This week we examine two of my pet peeves--the confusion of appraise and apprise and the confusion of flesh out and flush out. And some other bonus words may appear in the problem sentences!
To appraise something is to estimate its value:
- I need to have my used car appraised before I decide on a selling price.
To apprise is to inform (Webster's says "to give notice to") someone or something:
- The officer apprised the motorist of her rights.
To flush out: something that happens in plumbing or with birds who suddenly fly up:
- The dog flushed the grouse out of the thicket.
- The dog scared the birds, causing them to flush.
To flesh out: to put meat on the bones; to fill in.
- The architect fleshed out the details of the blueprint over the weekend.
Here is the confusing words challenge for this week:
- The director asked me to keep her appraised/apprised of the project status.
- We later met to flush out/flesh out the details of the project.
- During the buyer's walk-through, some squirrels were fleshed out/flushed out of the attic.
- Please appraise/apprise the seller of her rights regarding the negotiated price.
- We need to appraise/apprise the governor of the details of the scam.
- Can we flush out/flesh out this outline before we submit it to the client?
- The plumber appraised/apprised me of the condition of the old iron pipes.
- The main line needed to be fleshed out/flushed out to allow water to flow freely.
- We met with the plumber to flesh out/flush out the plan for upgrading the pipes.
- We need to appraise/apprise students of how to access/excess the supplemental material.
When ready, submit your answers as comments below.

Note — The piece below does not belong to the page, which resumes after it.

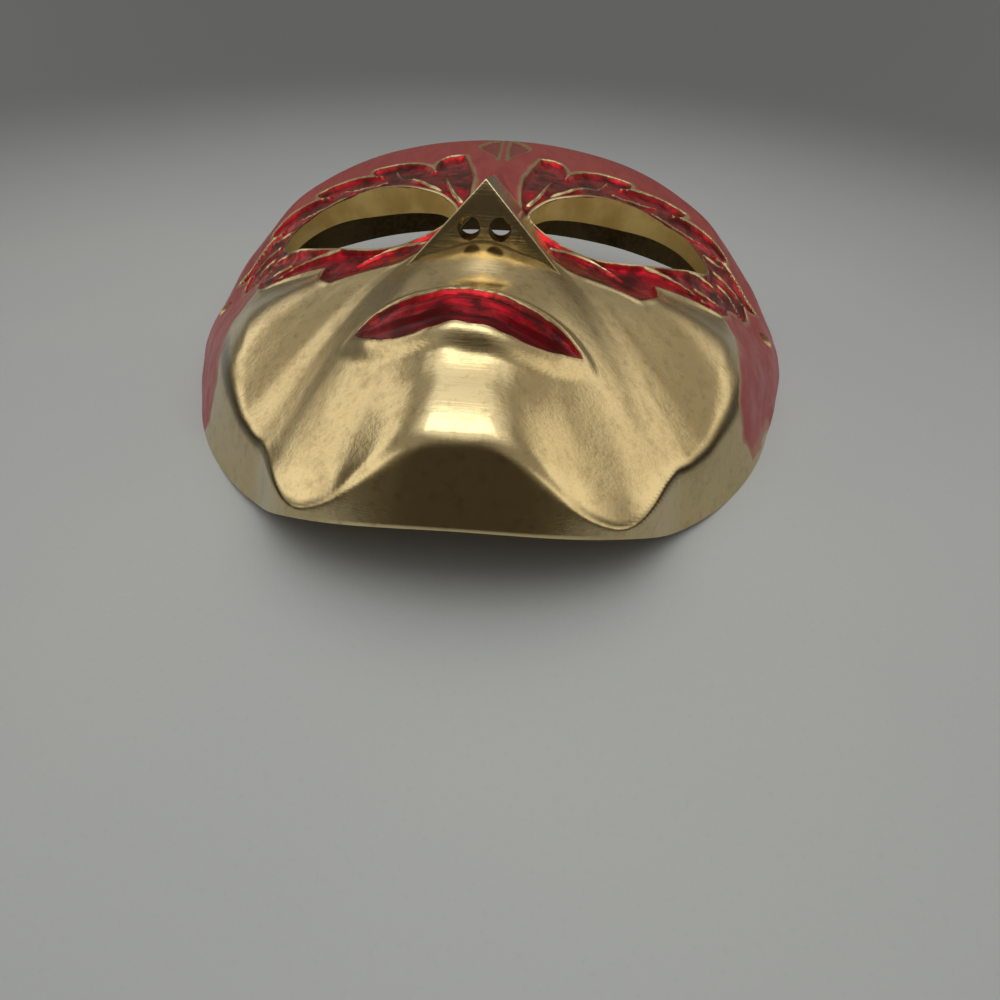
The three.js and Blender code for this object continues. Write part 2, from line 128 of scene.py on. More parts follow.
LEAF_REACH = (78, -26, 54)  # no leaf is further out than the first, or outside this stretch of y
LID_UPPER = 0.7  # width of the plain metal left round the eye, above and below
LID_LOWER = 0.3
EYE_TILT = 0.27  # rise of the line between the eye's corners, per millimetre outwards
FAR = 50.0  # stands for any distance too long to matter

PINK_EDGE = [(-20, 100), (100, 100), (100, -11), (69.5, -14.6), (62.5, -30), (58, -31), (56.6, -26),
             (58.2, -12), (59.8, -2.5), (56.7, 3), (52, 8), (30, 15), (8, -6), (-20, -6)]
PINK_LEFT = 3.0  # how much further out its edge runs on the left
PAINT_INSET = 0.25  # how far inside an outline its paint starts

MOUTH_TURN = -6.0  # degrees, about the middle of the mouth
MOUTH_MID = (-1.6, -46)
MOUTH_HALF = 22.0
MOUTH_CORNER_Y = -43.2
MOUTH_REACH = (MOUTH_HALF + 8, -62, -32)
LIPS_TOP = [(-20, -39.4, -9, -43.4, 0, -41.2), (9, -43.4, 20, -39.4, MOUTH_HALF, MOUTH_CORNER_Y)]
LIPS_PART = [(-10, -48.4, 0, -48.2), (10, -48.4, MOUTH_HALF, MOUTH_CORNER_Y)]
LIPS_BOTTOM = [(13, -54, 0, -52.6), (-13, -54, -MOUTH_HALF, MOUTH_CORNER_Y)]
LIP_RISE = 1.2  # of the raised edge round the mouth
LIP_SINK = 0.8
LIP_CROWN = 0.9
LIP_STEPS = 12
CORNER_FADE = (17, 23)  # the raised edge sinks between these distances from the mouth's middle
PHILTRUM_RISE = 2.2
PHILTRUM_HALF = 8.0
PHILTRUM_STARTS = (-36, -24)  # stretches of y over which it comes and goes
PHILTRUM_ENDS = (-21, -14)
UNDER_LIP = (1.5, 11.0, 1.5)  # middle x, half width and depth of the hollow under the lower lip
UNDER_LIP_STARTS = (-70, -56)
UNDER_LIP_ENDS = (-50, -47)
CAST_WAVES = [(0.05, 16, 3), (0.02, 6, 4)]  # rise, size and seed of the casting's unevenness

# Forehead emblem: its ends by y, half its width, half the bar between its halves, and its depth
EMBLEM_TIP = 43.6
EMBLEM_END = 74.0
EMBLEM_HALF = 7.5
EMBLEM_RIB = 1.1
EMBLEM_SINK = 0.7

# Polish and painted shade: stretches of y, x, rim share, angle or gap in which one changes to the other
BELL_ENDS = (-71, -66)
BELL_SIDES = (20, 28)
POLISHED_RIM = (0.9, 0.94)
PLAIN_RIM = (0.965, 0.995)
# The painted shade on the jaw runs between these angles, is this strong on the side wall, and is full over
# this gap.
PAINTED_SHADE_STARTS = (-78, -71)
PAINTED_SHADE_ENDS = (-18, -4)
WALL_PAINTED_SHADE = 0.3
CREASE_STARTS = (0.1, 0.6)
CREASE_ENDS = (1.2, 3)

# Mesh fineness
RIM_TRIM = 0.05  # the front's edge lies this far inside the rim
TURN_STEPS = 560
FRONT_RINGS = 150
BACK_STEPS = 180
BACK_RINGS = 26
SLOPE_SHARE = 0.8  # how far a change of height counts as length along a spoke
HUB_CALM = (4, 14)  # the rings lie wider inside this distance from the hub
HUB_SHARE = 0.35
PROFILE_STEPS = 500
CROWD_STEPS = 4001
SAME_HEIGHT = 0.001
UNDERSIDE_SHARE = 0.85  # where the flat underside of a body has its ring
BAR_SIDES = 40
WAVES = 9
SHARP_FROM = 34  # degrees between faces


# Curves and distances

def curve(points, place):
    """Smooth curve through (place, value) points, level at each turning point and at both ends."""
    xs = np.array([p[0] for p in points], float)
    vs = np.array([p[1] for p in points], float)
    secant = np.diff(vs) / np.diff(xs)
    slope = np.zeros(len(xs))
    same = secant[:-1] * secant[1:] > 0
    slope[1:-1][same] = (2 * secant[:-1] * secant[1:])[same] / (secant[:-1] + secant[1:])[same]
    at = np.clip(place, xs[0], xs[-1])
    i = np.clip(np.searchsorted(xs, at, side="right") - 1, 0, len(xs) - 2)
    h = (xs[1:] - xs[:-1])[i]
    u = (at - xs[i]) / h
    rise = vs[i] * (1 + 2 * u) * (1 - u) ** 2 + vs[i + 1] * u * u * (3 - 2 * u)
    return rise + h * slope[i] * u * (1 - u) ** 2 + h * slope[i + 1] * u * u * (u - 1)


def ease(low, high, value):
    """Runs smoothly from 0 at low to 1 at high."""
    t = np.clip((value - low) / (high - low), 0, 1)
    return t * t * (3 - 2 * t)


def rounded_lower(a, b, rounding):
    """The lower of two heights, with a soft change from one to the other."""
    h = np.clip(0.5 + 0.5 * (b - a) / rounding, 0, 1)
    return b * (1 - h) + a * h - rounding * h * (1 - h)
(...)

Confusing Words for 400 Answers
For the Confusing Words for 400 challenge, Gary Kuchel was first to respond with correct answers, followed by absolutely everyone who answered (see list below). None of you made any incorrect answers, but some missed additional problems elsewhere in the sentence. And Lorna McLellan was the only one to notice the typo on foregone!
Special thanks to Alan Sloan, David Pitts, and Karyn Smith for providing the name of the comedian(s). I was amused to see that each of you had a different take on who said, "Who's on first," and I re-watched one of the several versions of the video about three times from beginning to end. Both Abbot and Costello say "who's on first" so many times it is ridiculous to cite one over the other, except to say that Bud Abbot said it first, but Lou Costello asked it as a question.Answers to the Confusing Words for 400 challenge are brought to you by Lorna McLellan.

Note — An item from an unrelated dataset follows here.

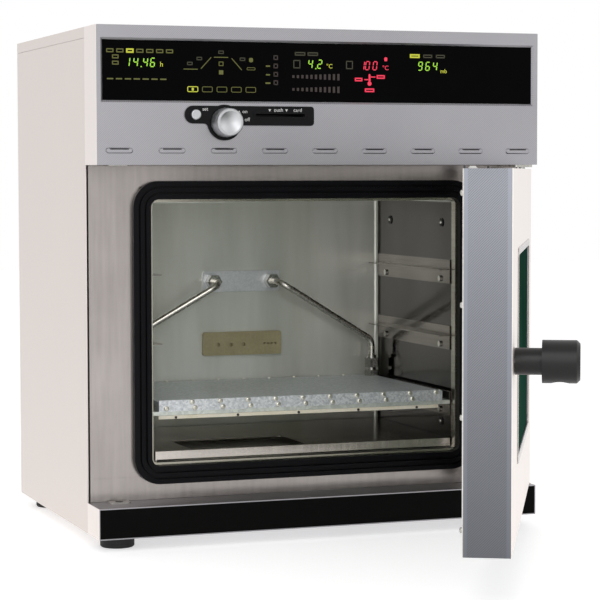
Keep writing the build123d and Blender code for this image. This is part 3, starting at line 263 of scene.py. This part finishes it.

- Its/It's not a foregone conclusion that your/you're going to get these right.
- Your/you're spelling checker may not correct these errors.
- Your/You're likely to forget to save your/you're file if you leave work to/too quickly.
- Whose/Who's to blame if the database is not updated properly?
- Whose/who's keys are these?
- The program may crash if its/it's cache is not cleared.
- The client whose/who's form was received yesterday told us there was an error in its/it's text.
- "Whose/Who's on first?" asked the comedian, whose/who's name escapes me at the moment.
Here are the correct-responders of last week not otherwise acknowledged above:
Cyndi Marino, Eric Nilsson, Lynn Walpole, Sonia Verma, Chris Zimmel, Patrick Brown, Elaine Study, Geri Moran, Julie Horn,Toni Wills, Pat Jones, Michelle Nienhuis, Alan Sloan, Renita Coleman, Karyn R Smith, Amy Grittman, Lisset Vega, Anne Louque, Lisa Mileusnich, Ginny Supranowitz, Jay Herman, David Pitts, JoAnn Bridges, Joanne Hofmeister, Mary Schoeller, Kay Honaker, Karyn Highet, Christine Pass, Vera Sytch, Kim Bullman, Julie Robertson, Susan Czubiak, Sharon Urquhart, Amanda Prussing, Denise Miller, Lisa J Stumpf, and Tanya Davis.